» **EXERCISE DESCRIPTION**:
In the listing below, count each line containing "joints" and answer with the count only.

— begin SUPPLIED ENTRIES —

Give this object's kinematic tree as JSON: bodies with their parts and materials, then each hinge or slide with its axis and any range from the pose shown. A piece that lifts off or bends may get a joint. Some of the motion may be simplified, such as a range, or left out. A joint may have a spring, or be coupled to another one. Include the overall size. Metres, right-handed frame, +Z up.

— end SUPPLIED ENTRIES —
— begin SUPPLIED ENTRIES —

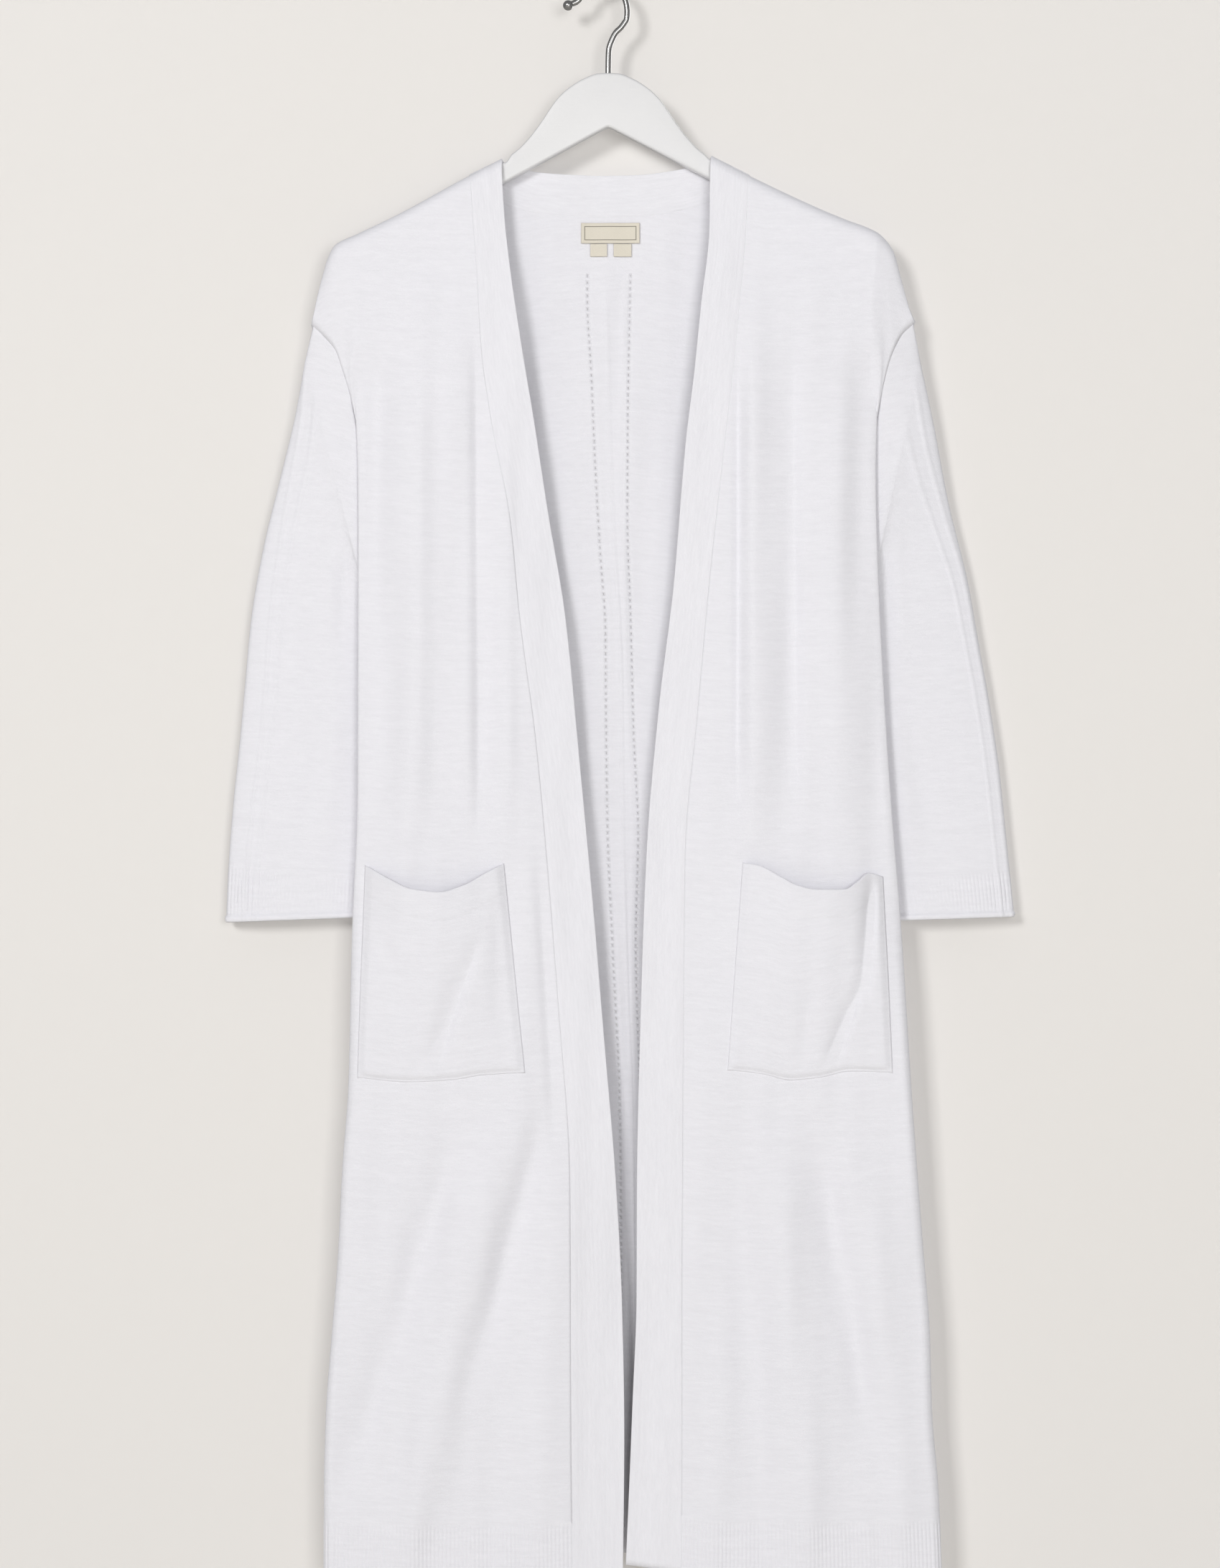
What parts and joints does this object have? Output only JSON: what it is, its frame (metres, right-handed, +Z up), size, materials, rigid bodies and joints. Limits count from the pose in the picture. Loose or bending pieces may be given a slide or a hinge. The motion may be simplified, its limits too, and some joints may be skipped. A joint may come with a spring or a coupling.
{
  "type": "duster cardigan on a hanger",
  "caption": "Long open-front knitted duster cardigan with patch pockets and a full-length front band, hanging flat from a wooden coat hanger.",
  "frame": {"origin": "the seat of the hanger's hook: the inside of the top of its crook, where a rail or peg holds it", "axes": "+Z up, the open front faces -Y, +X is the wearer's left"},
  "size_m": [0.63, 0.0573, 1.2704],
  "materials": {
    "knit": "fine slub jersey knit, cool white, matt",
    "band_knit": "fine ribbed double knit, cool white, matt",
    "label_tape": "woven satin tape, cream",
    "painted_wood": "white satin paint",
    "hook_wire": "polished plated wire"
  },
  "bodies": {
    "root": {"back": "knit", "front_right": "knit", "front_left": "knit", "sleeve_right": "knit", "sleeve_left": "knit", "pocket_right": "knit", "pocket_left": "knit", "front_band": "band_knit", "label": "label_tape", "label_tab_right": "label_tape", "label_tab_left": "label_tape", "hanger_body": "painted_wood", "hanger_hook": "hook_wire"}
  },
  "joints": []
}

— end SUPPLIED ENTRIES —

» **FINAL RESULT**:
2